I always loved music and wanted to learn to play different instruments but I didn't
want to take lessons. My dad knew how to play the harmonica and the uke and he taught me
how to play both. He also taught me how to harmonize. My mother played piano and she
taught me the chords on the piano. Once I knew the chords, I was able to play and sing
I learned to play just about everything myself (i.e. guitar, banjo, accordion, drums etc.)
Rock & Roll had started and was loved not only by me but most all teenagers.
Once I heard Elvis and Fats Domino sing and many others I felt I could sing
like that too. And I did.
Everywhere I went people wanted me to play the piano or guitar and sing the
songs that were popular at the time.
I was playing piano and singing at the Beth. Boys Club when a guy by the
name of Joe DeFulvio walked in and asked if he could play a song and I
should sing. The song was " A Whole Lot Of Shaking Goin' On" and wow, he
played it just like Jerry Lee Lewis and he thought I sounded just like him.

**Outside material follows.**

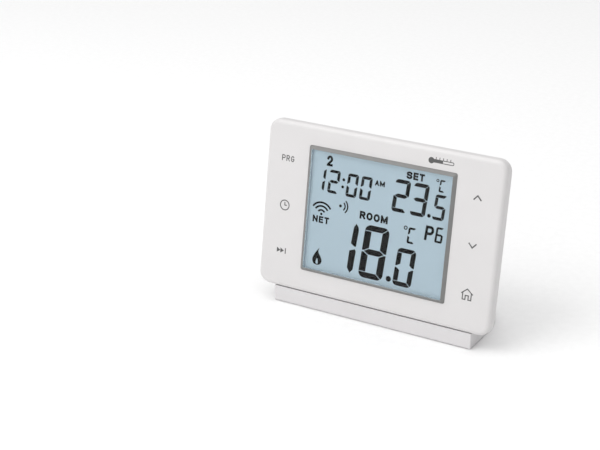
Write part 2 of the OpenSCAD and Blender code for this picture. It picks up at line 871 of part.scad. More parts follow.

I told Joe I also played guitar and we should jam a little next week. He was
a better piano man than me so we decided to start a duo with him on piano
and me on guitar. The following week we met at the Boys Club again and Joe
brought his buddy Jim Tulio who was a great drummer. Jim brought his drums
into the club and Joe was right. This guy was a great drummer. Jim also said
he played bass. He also said he knew a sax player who he would bring in the
His name was Sam Gentile and he also played accordion. He had appeared on the
Lawrence Welk show at the age of 12 playing his accordion. Sam was super on both
instruments. Another thing that worked out well is that everyone could sing and
harmonize. This was the start of Andy Starr and the Casinos. We soon started
playing out for weddings, banquets, proms, frat parties, night clubs, etc.
"I LOVE YOU BABY"
We were practicing one Sunday on a hot summer day above a night club that let
us use their banquet room upstairs. All the windows were open because of the heat.
We played a couple of songs when a guy came up to meet us and said he heard us
from outside and thought we were terrific. He asked if we would like to cut a
record. We all got excited. He asked if we had any original tunes. I said yes,
I wrote a lot of songs. He asked to hear some so we played "I Love You Baby" and
"Why Am I A Fool". The guy said they both sound like hits to me and he said he
would make all the arrangements to cut our first record if we were interested.
We were. The guys first name was Joe and to this day I never knew his last name.
He was a barber, that's one thing I remember.
Joe took us to a place in Nazareth, PA. called the Holy Family Gym where we
met Pete Helfrick who recorded the above two songs. Pete said he knew a record
agent named Dave Rieff who had connections with Casino Records. Once Dave heard
our songs he thought both sides had a good chance of becoming hits so he asked
me to write 2 more songs for another record.
The songs were "I Know It's True" and "My Love For You". These became our
second Casino record.
He also wanted the bands name The Casinos on the "Why Am I A Fool" side and
just Andy Starr on the "I Love You Baby" side.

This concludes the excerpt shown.